Mexican Stuffed Potatoes
Serves: 3
Ready in: 60 mins +
The best way to cook a sweet potato is to stay true to its background. These delicious plants are native in Central and South America, hence we took the inspiration for this mouth-watering recipe from Mexico! The vibrant colours of red kidney beans, sweetcorn, and avocado are a feast for the eyes, plus they're full of good nutrition and are crazy delicious!
Ingredients:
3 sweet potatoes, pierced and roasted until tender200g sweetcorn
½ tin Mr Organic Red Kidney Beans
1 tbsp Mr Organic Italian Tomato Purée
¼ tsp cayenne pepper
½ tsp smoked paprika
1 avocado, smashed
juice of 1 lime
fresh coriander
salt and pepper
method:
- Turn on the oven to 200C/400F/Gas 6 and roast the potatoes for 35-45 mins. Set them aside to cool.

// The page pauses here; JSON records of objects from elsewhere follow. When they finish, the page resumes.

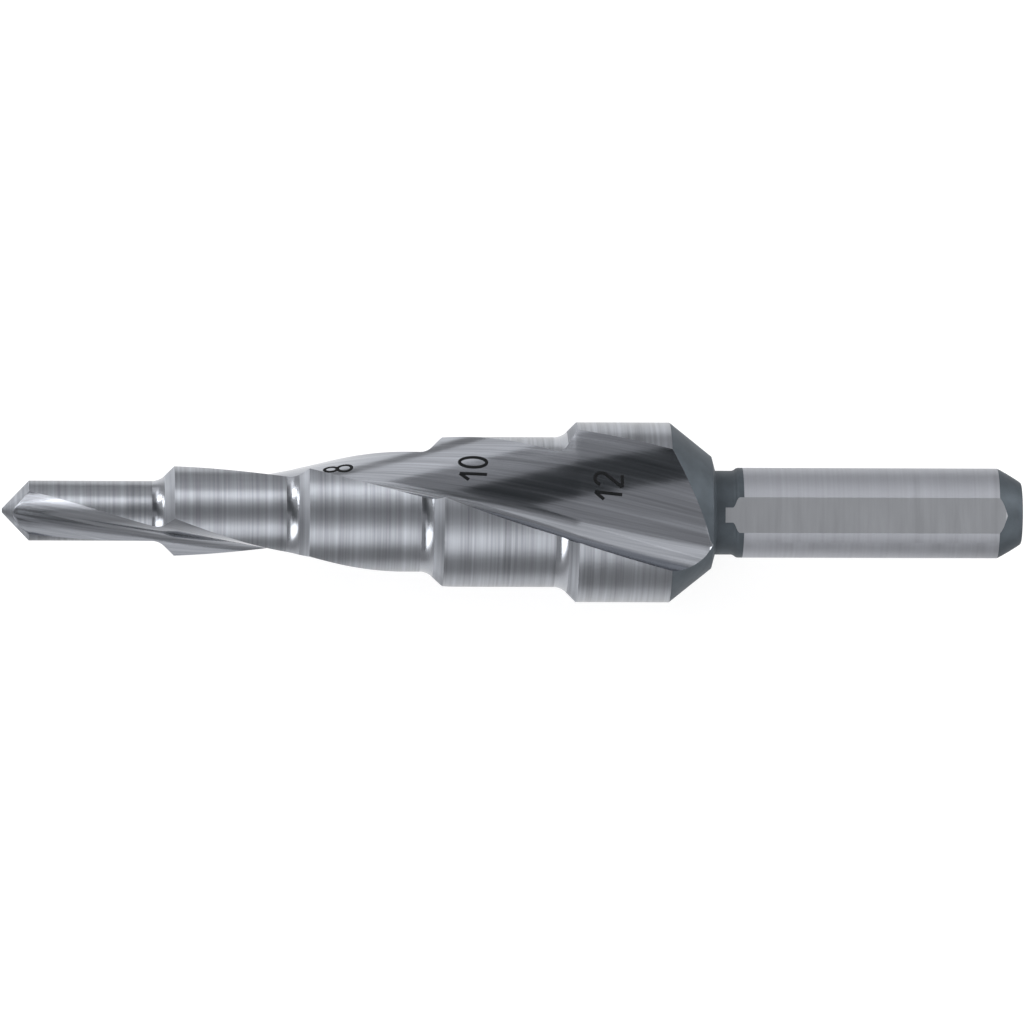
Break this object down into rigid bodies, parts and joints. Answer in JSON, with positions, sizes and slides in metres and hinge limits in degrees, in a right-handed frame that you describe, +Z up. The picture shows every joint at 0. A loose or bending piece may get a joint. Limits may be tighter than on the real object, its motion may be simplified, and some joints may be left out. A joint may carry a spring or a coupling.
{
  "type": "step drill",
  "caption": "Stepped steel drill bit with helical flutes, a cone point and a round shank with ground flats, lying on its side.",
  "frame": {"origin": "middle of the base of the bounding box, on the surface that the drill lies on", "axes": "+X along the drill's axis from the point to the shank, +Z up, +Y across the drill"},
  "size_m": [0.068, 0.012, 0.0103],
  "materials": {
    "high_speed_steel": "bright ground high-speed steel, darker where it is not ground"
  },
  "bodies": {
    "root": {"step_drill": "high_speed_steel"}
  },
  "joints": []
}
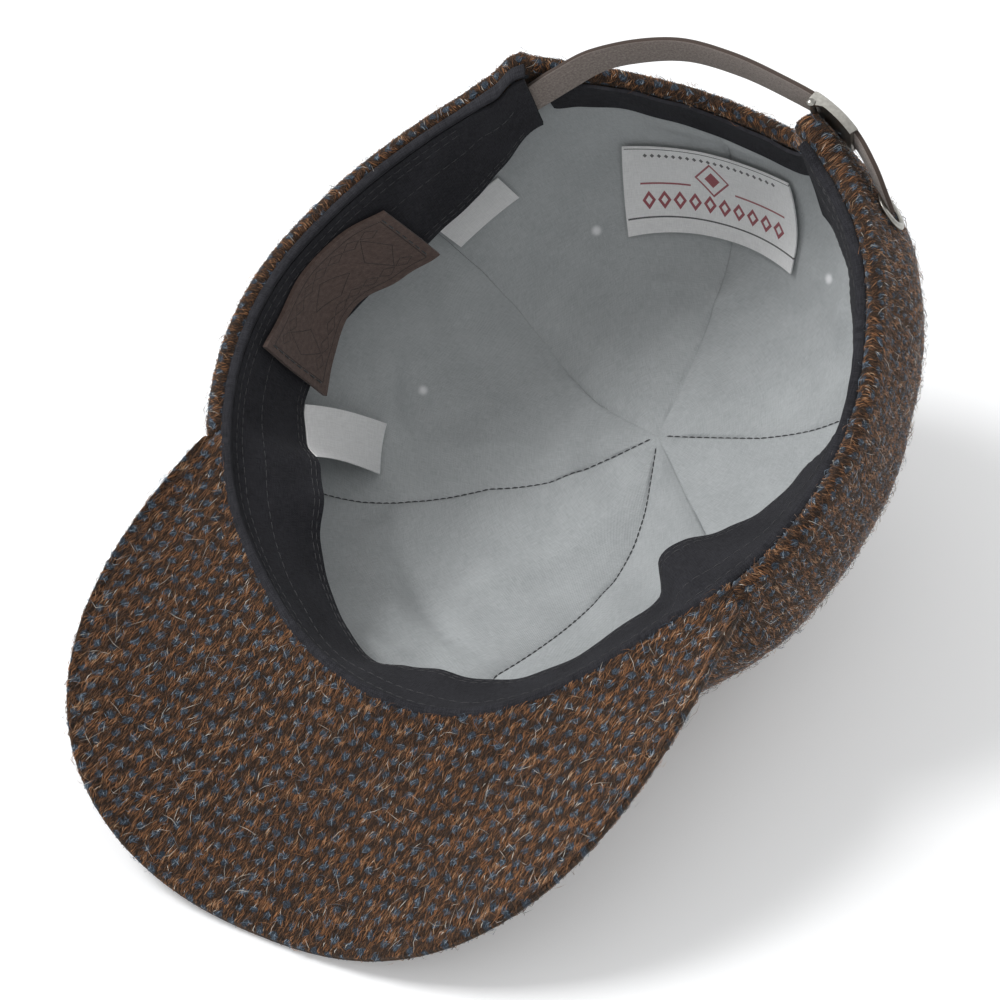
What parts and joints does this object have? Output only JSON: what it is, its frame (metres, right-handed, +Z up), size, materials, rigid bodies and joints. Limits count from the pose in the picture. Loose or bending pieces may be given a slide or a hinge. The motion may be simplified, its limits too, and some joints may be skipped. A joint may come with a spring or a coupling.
{
  "type": "baseball cap",
  "caption": "Tweed peaked cap with a soft panelled crown, grey lining, black sweatband and a leather back strap with a metal clip, lying upside down on its crown.",
  "frame": {"origin": "middle of the bounding box, on the surface that the cap lies on", "axes": "+Z up; the peak points towards -Y and down, the back strap is at +Y; +X is the right-hand side in that view"},
  "size_m": [0.1984, 0.285, 0.155],
  "materials": {
    "tweed": "woolly brown tweed with blue flecks",
    "lining": "smooth grey plain weave",
    "black_cotton": "matt black twill",
    "strap_leather": "grey-brown nubuck face with a brown edge",
    "patch_leather": "dark brown, semi-matt",
    "nickel": "satin nickel",
    "label_cloth": "white satin ribbon"
  },
  "bodies": {
    "root": {"peak_under": "tweed", "peak_upper": "tweed", "crown_panel_back_left": "tweed", "lining_panel_back_left": "lining", "crown_panel_side_left": "tweed", "lining_panel_side_left": "lining", "crown_panel_front_left": "tweed", "lining_panel_front_left": "lining", "crown_panel_front_right": "tweed", "lining_panel_front_right": "lining", "crown_panel_side_right": "tweed", "lining_panel_side_right": "lining", "crown_panel_back_right": "tweed", "lining_panel_back_right": "lining", "crown_button": "tweed", "sweatband": "black_cotton", "band_piping": "black_cotton", "arch_binding": "black_cotton", "strap": "strap_leather", "buckle_clip": "nickel", "buckle_pin": "nickel", "grommet": "nickel", "leather_patch": "patch_leather", "woven_label": "label_cloth", "size_label": "label_cloth", "loop_label": "label_cloth"}
  },
  "joints": []
}
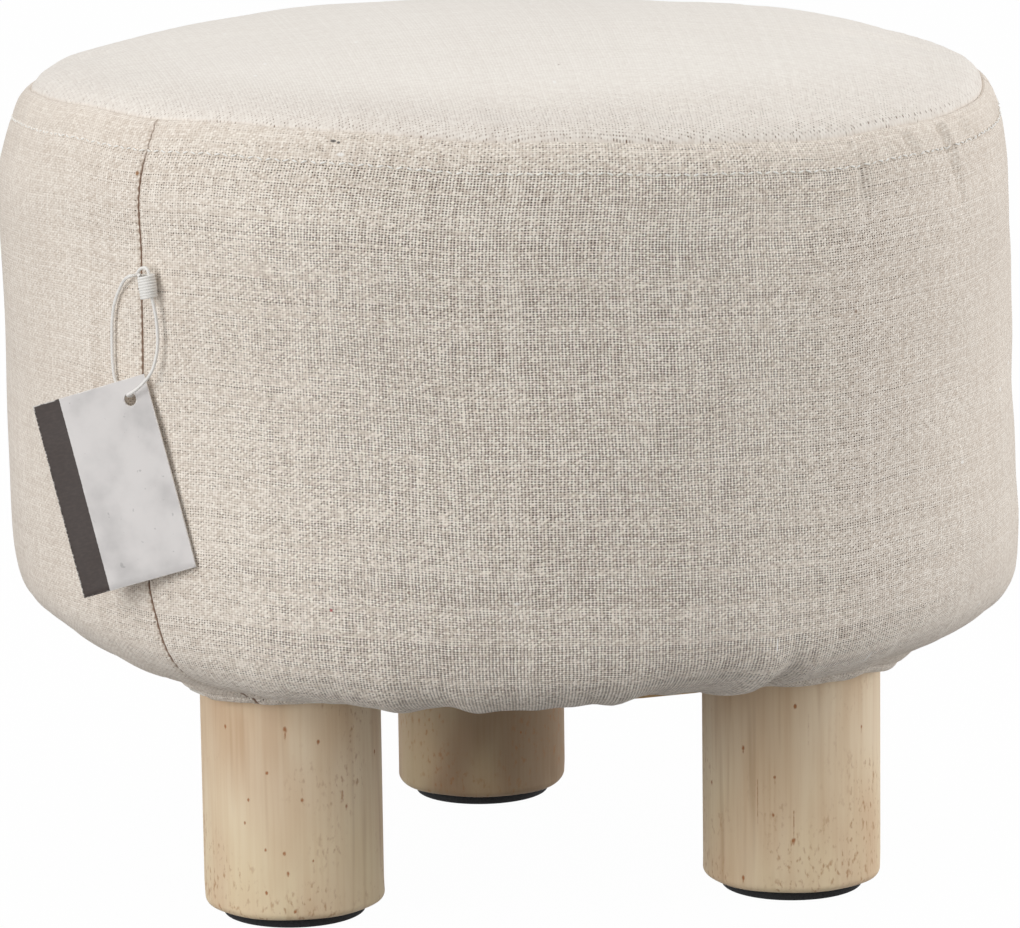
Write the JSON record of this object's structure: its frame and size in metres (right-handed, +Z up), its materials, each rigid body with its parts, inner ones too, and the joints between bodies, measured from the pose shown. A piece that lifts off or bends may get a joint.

- While the potatoes are roasting, make the filling. Cook the sweetcorn and kidney beans together with the tomato purée and the spices. Season to taste.
- Mix the smashed avocado with the fresh lime juice, and season with salt and pepper.
- Once the potatoes have cooled down a bit, cut them in the middle, then spoon over the fillings evenly.
- Serve the stuffed potatoes with fresh coriander sprinkled on top, and enjoy!